### Required task
Below are records; state how many of their lines hold the word "picture", and give only the figure.

### Records for this task
※ ※ ※
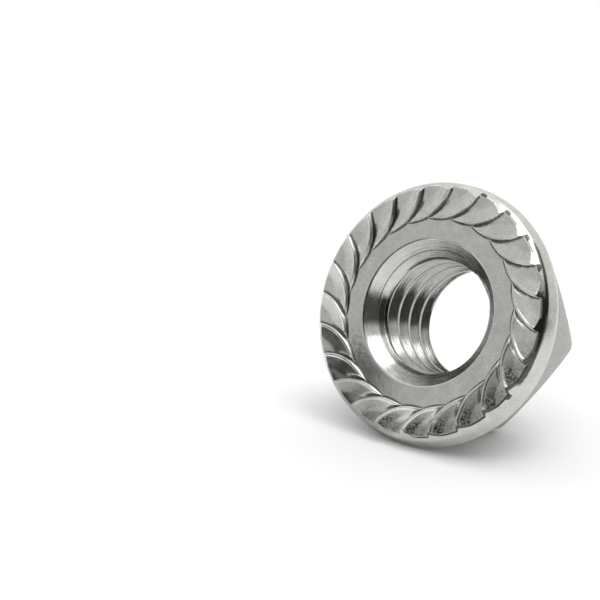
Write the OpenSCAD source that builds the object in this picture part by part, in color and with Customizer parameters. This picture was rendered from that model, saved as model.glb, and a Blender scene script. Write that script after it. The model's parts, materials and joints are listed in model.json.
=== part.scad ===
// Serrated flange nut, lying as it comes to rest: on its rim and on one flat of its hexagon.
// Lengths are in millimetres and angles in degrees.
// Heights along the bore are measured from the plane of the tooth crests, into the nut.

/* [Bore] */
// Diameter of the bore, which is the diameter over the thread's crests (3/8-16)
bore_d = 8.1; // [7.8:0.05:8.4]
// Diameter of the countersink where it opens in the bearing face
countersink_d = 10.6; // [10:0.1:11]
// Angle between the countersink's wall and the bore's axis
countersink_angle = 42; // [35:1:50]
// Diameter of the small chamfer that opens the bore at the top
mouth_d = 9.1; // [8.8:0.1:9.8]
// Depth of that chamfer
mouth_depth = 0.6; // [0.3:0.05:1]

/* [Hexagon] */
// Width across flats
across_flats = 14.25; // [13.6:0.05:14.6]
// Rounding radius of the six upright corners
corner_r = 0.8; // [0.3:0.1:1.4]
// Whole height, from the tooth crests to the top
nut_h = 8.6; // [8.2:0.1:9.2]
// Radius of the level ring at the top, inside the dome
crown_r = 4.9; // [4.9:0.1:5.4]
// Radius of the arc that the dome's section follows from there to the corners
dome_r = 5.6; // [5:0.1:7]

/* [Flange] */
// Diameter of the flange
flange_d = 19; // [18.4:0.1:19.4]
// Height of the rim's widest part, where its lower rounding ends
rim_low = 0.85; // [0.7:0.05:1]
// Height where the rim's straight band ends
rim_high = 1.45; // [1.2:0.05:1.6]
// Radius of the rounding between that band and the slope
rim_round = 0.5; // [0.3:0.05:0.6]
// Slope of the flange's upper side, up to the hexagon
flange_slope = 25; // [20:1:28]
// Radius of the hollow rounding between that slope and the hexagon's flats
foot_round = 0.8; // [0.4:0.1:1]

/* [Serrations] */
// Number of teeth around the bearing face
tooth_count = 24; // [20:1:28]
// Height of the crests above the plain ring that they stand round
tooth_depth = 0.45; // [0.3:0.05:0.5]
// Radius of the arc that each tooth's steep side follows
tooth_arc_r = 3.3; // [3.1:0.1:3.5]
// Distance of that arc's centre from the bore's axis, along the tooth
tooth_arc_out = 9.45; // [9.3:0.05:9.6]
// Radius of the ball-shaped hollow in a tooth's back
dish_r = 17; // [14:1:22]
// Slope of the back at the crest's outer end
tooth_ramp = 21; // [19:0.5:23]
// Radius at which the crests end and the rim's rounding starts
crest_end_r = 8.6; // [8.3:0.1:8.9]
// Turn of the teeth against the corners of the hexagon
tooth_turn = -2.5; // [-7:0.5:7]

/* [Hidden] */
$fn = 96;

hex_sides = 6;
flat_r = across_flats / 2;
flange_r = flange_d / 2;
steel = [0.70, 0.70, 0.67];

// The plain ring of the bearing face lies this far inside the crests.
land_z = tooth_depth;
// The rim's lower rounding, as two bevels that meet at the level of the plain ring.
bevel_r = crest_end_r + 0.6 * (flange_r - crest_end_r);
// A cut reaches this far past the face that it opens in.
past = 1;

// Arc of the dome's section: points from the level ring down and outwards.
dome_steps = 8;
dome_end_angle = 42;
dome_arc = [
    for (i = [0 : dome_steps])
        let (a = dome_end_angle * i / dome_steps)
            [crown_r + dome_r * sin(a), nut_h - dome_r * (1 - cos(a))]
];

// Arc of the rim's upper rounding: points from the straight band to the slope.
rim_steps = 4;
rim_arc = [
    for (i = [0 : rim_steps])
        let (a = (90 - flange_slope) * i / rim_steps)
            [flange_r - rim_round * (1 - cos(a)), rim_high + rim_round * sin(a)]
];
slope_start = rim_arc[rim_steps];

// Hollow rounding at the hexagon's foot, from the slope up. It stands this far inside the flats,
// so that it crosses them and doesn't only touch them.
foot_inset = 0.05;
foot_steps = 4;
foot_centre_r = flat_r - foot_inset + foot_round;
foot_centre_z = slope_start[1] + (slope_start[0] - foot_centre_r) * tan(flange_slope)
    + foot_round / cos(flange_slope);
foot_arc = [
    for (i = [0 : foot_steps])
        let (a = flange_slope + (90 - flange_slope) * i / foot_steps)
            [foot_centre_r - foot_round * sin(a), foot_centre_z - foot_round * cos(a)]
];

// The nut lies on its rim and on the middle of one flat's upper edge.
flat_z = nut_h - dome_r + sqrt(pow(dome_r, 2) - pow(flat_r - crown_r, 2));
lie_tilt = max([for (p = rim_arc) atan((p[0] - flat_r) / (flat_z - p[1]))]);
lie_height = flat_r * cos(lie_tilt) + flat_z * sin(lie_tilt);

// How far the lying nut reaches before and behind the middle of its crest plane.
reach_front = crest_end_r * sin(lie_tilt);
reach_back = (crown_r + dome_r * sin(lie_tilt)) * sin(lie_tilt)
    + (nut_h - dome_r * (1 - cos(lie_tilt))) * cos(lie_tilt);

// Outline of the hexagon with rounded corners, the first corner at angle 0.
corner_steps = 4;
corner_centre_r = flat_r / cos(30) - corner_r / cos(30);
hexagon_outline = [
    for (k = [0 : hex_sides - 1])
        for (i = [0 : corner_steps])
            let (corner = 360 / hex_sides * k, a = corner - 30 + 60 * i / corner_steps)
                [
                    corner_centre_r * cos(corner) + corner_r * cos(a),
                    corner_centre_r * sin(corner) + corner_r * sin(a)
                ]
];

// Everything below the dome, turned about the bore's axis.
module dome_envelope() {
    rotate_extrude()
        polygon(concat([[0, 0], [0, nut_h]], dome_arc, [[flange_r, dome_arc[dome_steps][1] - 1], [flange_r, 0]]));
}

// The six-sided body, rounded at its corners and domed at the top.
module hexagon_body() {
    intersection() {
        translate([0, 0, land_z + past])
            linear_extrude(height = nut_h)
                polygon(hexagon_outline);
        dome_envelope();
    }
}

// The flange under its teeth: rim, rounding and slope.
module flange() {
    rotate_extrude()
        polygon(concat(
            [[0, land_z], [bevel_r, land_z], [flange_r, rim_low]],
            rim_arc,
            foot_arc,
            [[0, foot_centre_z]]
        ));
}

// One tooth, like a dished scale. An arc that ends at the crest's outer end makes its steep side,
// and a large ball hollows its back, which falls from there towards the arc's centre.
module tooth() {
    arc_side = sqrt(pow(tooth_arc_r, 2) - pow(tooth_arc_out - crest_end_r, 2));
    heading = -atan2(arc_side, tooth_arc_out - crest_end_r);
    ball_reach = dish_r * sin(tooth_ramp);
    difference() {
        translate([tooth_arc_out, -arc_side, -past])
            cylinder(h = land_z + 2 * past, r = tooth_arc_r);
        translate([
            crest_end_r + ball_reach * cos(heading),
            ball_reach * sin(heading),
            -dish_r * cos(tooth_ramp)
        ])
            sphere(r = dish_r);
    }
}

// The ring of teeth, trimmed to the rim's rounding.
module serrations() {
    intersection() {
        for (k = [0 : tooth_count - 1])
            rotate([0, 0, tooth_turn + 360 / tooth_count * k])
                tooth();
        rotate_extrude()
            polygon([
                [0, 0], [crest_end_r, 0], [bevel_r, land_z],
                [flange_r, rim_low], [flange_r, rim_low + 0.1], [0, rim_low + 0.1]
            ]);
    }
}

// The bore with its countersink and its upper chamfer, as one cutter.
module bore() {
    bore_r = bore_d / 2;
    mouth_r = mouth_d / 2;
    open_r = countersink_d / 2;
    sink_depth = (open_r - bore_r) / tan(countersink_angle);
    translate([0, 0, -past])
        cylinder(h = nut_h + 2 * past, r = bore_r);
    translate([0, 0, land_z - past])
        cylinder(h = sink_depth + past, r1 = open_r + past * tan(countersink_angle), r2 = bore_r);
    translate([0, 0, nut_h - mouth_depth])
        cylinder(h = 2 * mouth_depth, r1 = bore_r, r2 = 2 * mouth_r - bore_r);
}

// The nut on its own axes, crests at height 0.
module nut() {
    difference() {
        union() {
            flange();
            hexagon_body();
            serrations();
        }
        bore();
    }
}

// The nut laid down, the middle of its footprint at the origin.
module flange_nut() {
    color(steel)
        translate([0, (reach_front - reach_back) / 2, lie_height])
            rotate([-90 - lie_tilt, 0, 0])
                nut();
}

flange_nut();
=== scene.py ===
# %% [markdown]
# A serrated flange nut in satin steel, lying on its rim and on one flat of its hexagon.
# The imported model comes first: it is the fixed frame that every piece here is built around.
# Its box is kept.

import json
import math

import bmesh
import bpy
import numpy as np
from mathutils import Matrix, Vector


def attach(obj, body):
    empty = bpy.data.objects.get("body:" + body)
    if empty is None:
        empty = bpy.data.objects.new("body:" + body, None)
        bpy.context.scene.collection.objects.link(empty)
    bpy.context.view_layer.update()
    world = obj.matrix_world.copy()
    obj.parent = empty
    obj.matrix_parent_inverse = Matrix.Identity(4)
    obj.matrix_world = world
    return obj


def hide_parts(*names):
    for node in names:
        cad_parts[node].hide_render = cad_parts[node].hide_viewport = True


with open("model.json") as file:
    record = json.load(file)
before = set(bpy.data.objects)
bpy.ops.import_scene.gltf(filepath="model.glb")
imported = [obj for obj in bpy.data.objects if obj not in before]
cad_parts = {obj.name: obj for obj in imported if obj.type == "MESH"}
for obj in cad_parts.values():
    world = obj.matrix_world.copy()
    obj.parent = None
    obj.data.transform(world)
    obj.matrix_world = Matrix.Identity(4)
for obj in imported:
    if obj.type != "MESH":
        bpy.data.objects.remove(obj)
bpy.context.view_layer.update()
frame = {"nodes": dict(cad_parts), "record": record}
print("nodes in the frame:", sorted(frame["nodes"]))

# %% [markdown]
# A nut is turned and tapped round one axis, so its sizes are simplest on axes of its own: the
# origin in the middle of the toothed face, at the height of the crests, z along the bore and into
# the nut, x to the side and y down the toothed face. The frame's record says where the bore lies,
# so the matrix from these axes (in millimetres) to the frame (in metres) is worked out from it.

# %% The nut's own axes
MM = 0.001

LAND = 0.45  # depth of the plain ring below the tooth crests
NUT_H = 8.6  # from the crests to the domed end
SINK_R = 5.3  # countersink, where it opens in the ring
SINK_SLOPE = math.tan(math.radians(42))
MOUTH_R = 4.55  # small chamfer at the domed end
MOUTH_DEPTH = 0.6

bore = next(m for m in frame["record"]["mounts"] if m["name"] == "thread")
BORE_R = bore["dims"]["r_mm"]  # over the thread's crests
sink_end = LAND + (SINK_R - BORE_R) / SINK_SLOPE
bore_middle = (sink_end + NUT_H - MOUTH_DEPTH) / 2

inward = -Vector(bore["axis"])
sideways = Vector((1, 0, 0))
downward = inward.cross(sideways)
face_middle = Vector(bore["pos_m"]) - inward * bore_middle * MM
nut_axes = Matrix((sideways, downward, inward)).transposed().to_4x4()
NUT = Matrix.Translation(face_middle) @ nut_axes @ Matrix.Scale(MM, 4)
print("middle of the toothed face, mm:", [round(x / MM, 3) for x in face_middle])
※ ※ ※
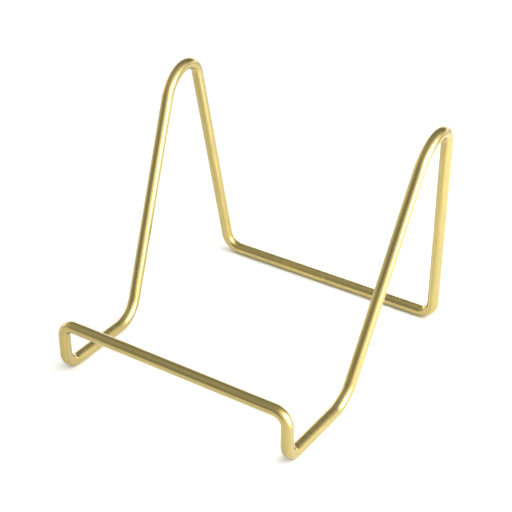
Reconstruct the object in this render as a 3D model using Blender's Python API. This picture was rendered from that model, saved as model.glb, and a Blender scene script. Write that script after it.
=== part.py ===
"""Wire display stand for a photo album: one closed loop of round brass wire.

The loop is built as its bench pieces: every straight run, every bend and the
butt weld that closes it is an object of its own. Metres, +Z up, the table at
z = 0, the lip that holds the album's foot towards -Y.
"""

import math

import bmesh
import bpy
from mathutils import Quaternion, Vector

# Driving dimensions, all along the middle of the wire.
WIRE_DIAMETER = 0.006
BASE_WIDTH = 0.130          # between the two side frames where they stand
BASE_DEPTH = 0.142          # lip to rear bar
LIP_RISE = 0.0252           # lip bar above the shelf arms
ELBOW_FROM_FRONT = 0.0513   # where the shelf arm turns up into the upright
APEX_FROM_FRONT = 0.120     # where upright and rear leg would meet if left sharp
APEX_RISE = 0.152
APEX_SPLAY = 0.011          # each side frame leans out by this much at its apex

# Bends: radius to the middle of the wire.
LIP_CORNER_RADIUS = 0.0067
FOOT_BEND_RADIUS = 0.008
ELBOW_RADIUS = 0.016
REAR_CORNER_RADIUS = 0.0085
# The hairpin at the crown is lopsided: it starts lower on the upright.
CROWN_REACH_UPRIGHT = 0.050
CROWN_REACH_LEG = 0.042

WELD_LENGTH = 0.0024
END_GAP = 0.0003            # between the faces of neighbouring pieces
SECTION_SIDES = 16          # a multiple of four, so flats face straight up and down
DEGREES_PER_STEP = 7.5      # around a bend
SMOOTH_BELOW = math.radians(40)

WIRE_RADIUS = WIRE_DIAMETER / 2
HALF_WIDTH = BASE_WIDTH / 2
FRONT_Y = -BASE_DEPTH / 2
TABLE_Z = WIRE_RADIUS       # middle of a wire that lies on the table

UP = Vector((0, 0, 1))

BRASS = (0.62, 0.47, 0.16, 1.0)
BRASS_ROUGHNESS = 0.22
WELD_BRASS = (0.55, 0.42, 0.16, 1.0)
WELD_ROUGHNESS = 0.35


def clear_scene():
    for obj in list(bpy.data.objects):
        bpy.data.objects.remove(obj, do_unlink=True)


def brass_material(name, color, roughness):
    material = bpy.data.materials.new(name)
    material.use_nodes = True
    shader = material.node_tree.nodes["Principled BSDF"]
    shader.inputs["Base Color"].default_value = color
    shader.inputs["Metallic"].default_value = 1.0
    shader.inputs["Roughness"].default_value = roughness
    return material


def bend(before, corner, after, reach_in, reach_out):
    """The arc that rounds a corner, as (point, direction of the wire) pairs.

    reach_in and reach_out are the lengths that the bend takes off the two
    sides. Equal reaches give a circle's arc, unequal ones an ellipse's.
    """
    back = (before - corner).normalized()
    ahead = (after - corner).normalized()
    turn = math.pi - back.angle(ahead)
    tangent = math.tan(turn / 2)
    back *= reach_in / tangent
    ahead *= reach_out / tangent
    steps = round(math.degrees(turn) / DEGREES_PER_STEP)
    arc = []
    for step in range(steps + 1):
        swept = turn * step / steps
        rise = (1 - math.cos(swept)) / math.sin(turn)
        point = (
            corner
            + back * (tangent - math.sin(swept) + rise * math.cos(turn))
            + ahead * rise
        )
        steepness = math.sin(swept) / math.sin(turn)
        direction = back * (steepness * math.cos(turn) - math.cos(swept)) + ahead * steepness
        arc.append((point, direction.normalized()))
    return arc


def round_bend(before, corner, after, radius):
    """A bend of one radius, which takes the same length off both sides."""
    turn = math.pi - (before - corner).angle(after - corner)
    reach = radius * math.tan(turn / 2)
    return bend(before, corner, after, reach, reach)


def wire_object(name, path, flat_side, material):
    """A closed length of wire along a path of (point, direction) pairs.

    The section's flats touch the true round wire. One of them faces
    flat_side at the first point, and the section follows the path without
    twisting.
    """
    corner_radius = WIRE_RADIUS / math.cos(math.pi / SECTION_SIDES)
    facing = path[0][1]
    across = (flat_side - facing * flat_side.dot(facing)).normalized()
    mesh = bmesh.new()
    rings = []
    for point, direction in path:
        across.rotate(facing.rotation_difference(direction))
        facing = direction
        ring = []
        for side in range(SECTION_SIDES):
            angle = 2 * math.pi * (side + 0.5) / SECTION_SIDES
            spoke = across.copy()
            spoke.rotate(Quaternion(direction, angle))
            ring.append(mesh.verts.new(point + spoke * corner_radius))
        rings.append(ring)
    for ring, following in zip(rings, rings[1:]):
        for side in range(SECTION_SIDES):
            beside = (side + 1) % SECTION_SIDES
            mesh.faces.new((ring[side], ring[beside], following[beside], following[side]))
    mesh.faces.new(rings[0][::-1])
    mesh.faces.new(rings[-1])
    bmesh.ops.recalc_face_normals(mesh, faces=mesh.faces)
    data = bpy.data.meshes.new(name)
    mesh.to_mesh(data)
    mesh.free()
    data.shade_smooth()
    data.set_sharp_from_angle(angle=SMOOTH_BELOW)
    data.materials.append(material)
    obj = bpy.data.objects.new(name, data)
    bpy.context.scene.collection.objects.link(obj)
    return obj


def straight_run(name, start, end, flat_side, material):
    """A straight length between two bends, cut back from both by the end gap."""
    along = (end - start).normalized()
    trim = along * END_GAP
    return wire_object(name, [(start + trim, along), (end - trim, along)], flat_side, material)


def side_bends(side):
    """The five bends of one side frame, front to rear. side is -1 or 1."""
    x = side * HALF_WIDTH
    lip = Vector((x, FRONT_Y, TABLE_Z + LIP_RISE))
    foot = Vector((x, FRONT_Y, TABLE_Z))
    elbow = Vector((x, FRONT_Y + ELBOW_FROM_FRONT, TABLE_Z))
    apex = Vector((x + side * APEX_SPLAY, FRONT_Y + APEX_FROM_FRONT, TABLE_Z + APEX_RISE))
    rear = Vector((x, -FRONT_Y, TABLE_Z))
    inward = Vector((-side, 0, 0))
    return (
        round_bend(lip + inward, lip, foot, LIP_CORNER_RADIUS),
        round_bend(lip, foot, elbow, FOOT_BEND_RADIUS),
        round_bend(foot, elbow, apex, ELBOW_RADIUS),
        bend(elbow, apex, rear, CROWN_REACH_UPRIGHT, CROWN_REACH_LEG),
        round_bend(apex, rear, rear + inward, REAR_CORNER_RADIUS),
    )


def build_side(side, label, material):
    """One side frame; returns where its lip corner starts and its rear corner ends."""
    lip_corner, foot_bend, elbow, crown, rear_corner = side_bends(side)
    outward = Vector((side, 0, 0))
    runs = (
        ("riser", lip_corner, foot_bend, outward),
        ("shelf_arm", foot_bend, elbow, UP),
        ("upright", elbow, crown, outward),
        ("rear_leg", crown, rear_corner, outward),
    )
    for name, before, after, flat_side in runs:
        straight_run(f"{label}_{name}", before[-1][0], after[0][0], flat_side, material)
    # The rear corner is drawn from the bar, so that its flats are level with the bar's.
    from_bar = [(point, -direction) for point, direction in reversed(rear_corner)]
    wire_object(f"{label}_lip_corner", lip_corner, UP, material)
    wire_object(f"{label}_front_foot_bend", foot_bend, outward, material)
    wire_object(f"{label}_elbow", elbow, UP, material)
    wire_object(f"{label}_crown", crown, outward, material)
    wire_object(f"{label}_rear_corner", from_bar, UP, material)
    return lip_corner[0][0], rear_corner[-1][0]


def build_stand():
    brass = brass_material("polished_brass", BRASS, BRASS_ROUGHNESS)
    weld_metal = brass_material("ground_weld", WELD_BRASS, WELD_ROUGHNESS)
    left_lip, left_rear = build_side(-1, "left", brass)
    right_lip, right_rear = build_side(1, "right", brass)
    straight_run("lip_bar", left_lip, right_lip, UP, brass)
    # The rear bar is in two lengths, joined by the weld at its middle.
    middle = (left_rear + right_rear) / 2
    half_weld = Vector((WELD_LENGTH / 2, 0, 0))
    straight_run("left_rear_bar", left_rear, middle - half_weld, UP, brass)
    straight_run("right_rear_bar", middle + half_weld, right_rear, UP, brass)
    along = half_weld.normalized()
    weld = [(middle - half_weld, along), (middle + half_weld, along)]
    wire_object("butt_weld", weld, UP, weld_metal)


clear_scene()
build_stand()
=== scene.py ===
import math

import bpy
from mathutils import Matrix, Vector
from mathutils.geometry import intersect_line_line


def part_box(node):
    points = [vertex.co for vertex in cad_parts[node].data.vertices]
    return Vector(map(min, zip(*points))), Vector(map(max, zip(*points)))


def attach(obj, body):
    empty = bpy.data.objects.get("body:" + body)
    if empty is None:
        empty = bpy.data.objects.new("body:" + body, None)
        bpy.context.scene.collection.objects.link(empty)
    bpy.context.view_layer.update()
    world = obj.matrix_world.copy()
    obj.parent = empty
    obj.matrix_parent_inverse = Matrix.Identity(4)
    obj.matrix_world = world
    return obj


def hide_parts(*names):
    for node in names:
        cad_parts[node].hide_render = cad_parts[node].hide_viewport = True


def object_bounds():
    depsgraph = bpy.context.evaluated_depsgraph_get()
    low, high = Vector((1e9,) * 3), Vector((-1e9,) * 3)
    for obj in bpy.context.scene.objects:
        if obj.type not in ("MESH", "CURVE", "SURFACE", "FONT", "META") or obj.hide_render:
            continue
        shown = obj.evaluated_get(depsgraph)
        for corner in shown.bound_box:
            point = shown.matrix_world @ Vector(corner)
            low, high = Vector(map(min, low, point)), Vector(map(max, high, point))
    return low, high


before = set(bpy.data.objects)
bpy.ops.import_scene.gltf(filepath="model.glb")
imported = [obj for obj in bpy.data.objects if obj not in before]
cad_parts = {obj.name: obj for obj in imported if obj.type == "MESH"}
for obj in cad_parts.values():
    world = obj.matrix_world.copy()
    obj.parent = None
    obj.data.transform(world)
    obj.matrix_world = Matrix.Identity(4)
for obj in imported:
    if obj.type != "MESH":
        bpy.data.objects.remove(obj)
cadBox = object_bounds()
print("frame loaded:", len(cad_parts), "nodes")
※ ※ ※
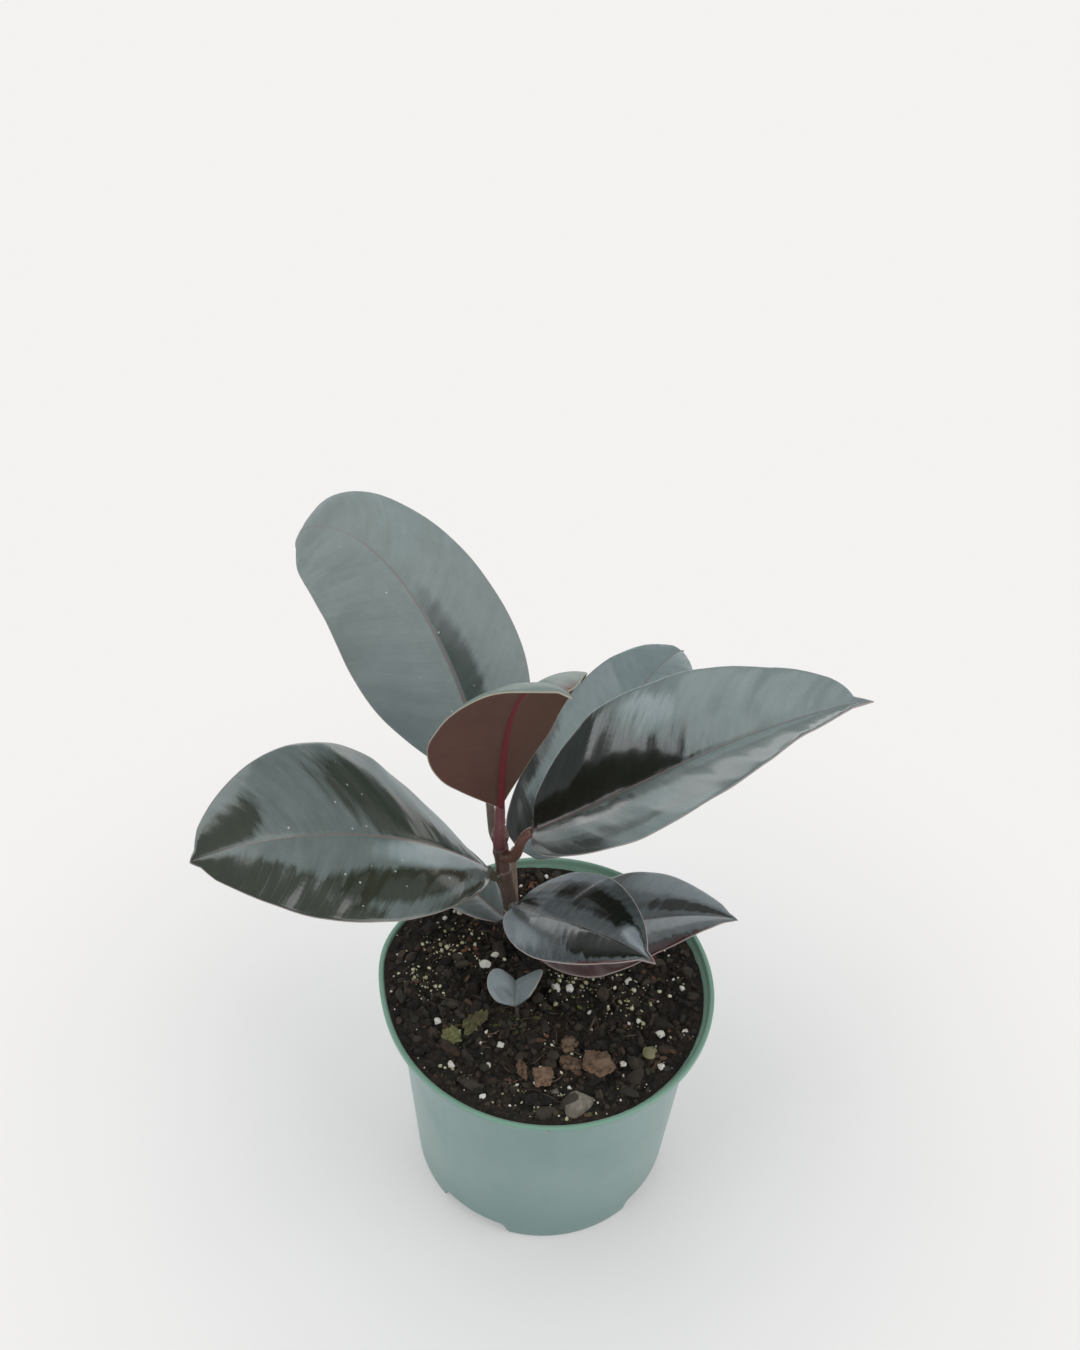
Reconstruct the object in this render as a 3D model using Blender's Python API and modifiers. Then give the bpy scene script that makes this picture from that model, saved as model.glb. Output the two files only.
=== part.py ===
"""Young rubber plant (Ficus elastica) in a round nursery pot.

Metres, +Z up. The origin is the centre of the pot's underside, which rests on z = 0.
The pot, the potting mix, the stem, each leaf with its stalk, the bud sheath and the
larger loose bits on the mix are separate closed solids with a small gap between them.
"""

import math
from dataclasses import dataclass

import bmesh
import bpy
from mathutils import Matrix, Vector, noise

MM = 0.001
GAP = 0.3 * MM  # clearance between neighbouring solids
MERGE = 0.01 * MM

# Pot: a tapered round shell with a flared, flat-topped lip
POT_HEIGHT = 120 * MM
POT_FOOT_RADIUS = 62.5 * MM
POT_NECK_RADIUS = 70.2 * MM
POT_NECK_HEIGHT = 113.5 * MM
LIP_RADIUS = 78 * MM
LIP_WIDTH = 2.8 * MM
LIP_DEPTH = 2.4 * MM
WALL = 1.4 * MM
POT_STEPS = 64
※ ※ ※
### Answer to the exercise
3